*Stated goal*.
Will you quote precisely the lines that run from the top of the material below to the line containing "LEFT_SLEEVE_DROP = 7.6", both ends included?

--- BEGIN ---

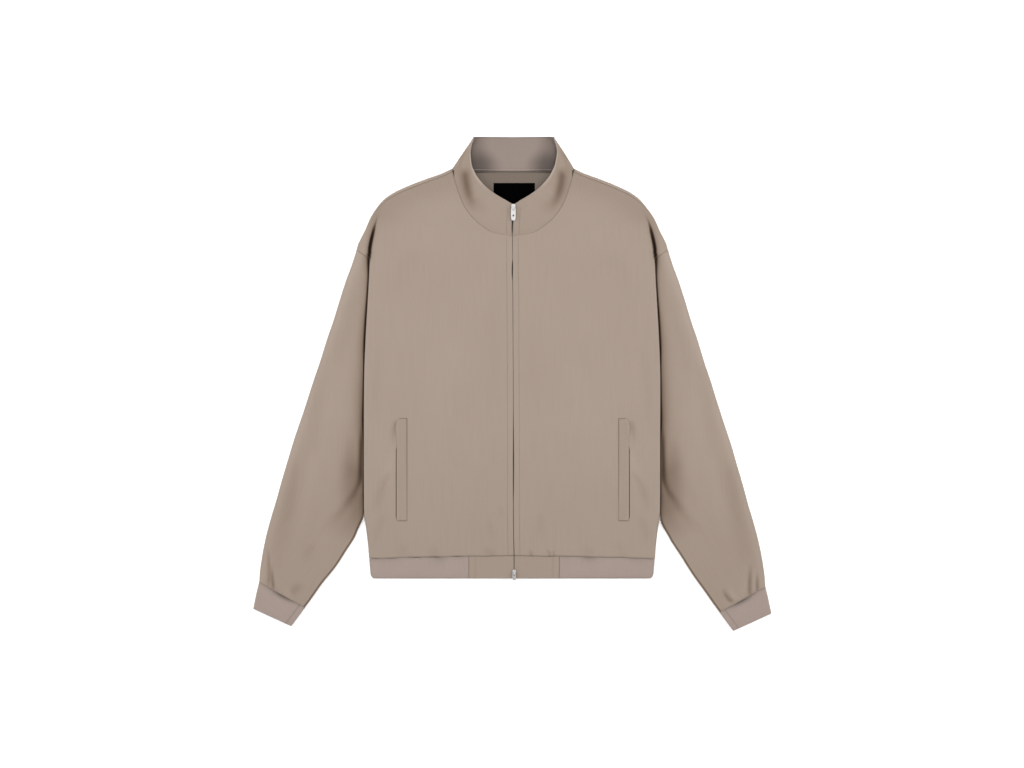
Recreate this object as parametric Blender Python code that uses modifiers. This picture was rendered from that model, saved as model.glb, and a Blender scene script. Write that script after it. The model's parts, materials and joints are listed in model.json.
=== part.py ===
"""Track jacket, zipped to the neck and laid flat on its back.

Every panel is an open grid of points on the garment's outer face, given a wall by Solidify.
X runs to the wearer's left, Y towards the collar and Z up; the jacket rests on z = 0.
The tables hold real sizes in millimetres, measured from the centre line of the body.
"""

import math

import bmesh
import bpy
import numpy as np

MM = 0.001

# Cloth walls
WOVEN = 1.5
RIB = 2.0
COLLAR_CLOTH = 1.4
COLLAR_KNIT = 1.5
CUFF_WALL = 1.8
WELT_CLOTH = 1.2
TAPE_CLOTH = 1.0
LABEL_CLOTH = 0.7
GAP = 0.3
WRAP_GAP = 1.0
EDGE_STEP = 0.4

# Height of the flat garment and the radius at which its sides turn under
BODY_HEIGHT = 7.0
FOLD = BODY_HEIGHT / 2
QUARTER = math.pi * FOLD / 2
SLEEVE_HEIGHT = 6.8
CUFF_HEIGHT = 6.4
HEM_HEIGHT = 7.2
LEFT_SLEEVE_DROP = 7.6

# Lengths along the body
HEM_SEAM = -277.5
HEM_END = -311.2
HEM_TAB_WIDTH = 67.0
BACK_NECK = 341.6
NECK_CENTRE = 2.4

# Pocket welts: an upright strip on each front, its opening at the outer edge
WELT_INNER = 169.0
WELT_OUTER = 186.0
WELT_TOP = -54.4
WELT_BOTTOM = -219.2

# Zip: tapes under the front edges, the closed coil between them
FRONT_EDGE_GAP = 0.9
COIL_WIDTH = 4.6
COIL_THICKNESS = 1.8
TAPE_WIDTH = 10.0
ZIP_TOP = 287.0
ZIP_END = -309.0

LABEL_CENTRE = 4.2
LABEL_WIDTH = 66.0
LABEL_TOP = 322.0
LABEL_HEIGHT = 46.0

# Sliders and pull tabs: plate width, plate length, tab width, tab length
TOP_SLIDER = {"y": 282.6, "plate": (7.0, 10.6), "tab": (7.6, 20.0), "tab_hole": 2.6}
END_SLIDER = {"y": -301.5, "plate": (6.0, 8.6), "tab": (5.6, 11.4), "tab_hole": 1.8}
PLATE_THICKNESS = 1.1
BRIDGE_WIDTH = 2.0
BRIDGE_LENGTH = 5.4
BRIDGE_THICKNESS = 0.9
WINDOW_HEIGHT = 1.9
HINGE_SETBACK = 1.0
TAB_THICKNESS = 0.9
TAB_EYE = 4.4
TAB_RAIL = 1.3
TAB_DROOP = math.radians(3.0)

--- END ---

*Answer for this exercise*.
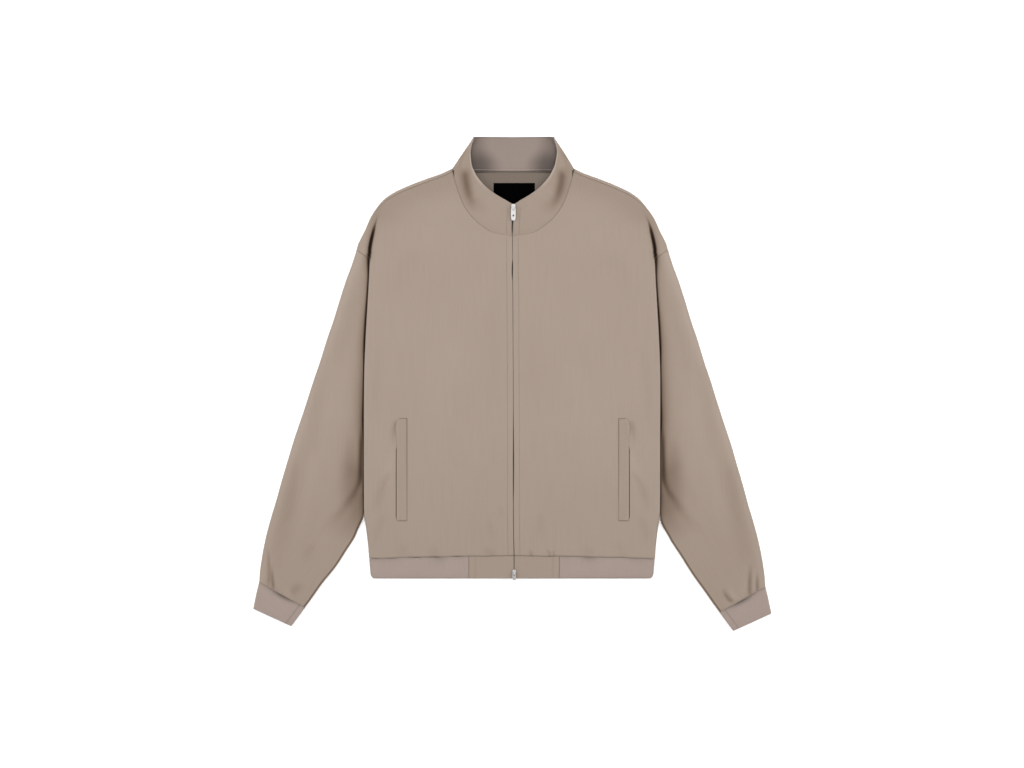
Recreate this object as parametric Blender Python code that uses modifiers. This picture was rendered from that model, saved as model.glb, and a Blender scene script. Write that script after it. The model's parts, materials and joints are listed in model.json.
=== part.py ===
"""Track jacket, zipped to the neck and laid flat on its back.

Every panel is an open grid of points on the garment's outer face, given a wall by Solidify.
X runs to the wearer's left, Y towards the collar and Z up; the jacket rests on z = 0.
The tables hold real sizes in millimetres, measured from the centre line of the body.
"""

import math

import bmesh
import bpy
import numpy as np

MM = 0.001

# Cloth walls
WOVEN = 1.5
RIB = 2.0
COLLAR_CLOTH = 1.4
COLLAR_KNIT = 1.5
CUFF_WALL = 1.8
WELT_CLOTH = 1.2
TAPE_CLOTH = 1.0
LABEL_CLOTH = 0.7
GAP = 0.3
WRAP_GAP = 1.0
EDGE_STEP = 0.4

# Height of the flat garment and the radius at which its sides turn under
BODY_HEIGHT = 7.0
FOLD = BODY_HEIGHT / 2
QUARTER = math.pi * FOLD / 2
SLEEVE_HEIGHT = 6.8
CUFF_HEIGHT = 6.4
HEM_HEIGHT = 7.2
LEFT_SLEEVE_DROP = 7.6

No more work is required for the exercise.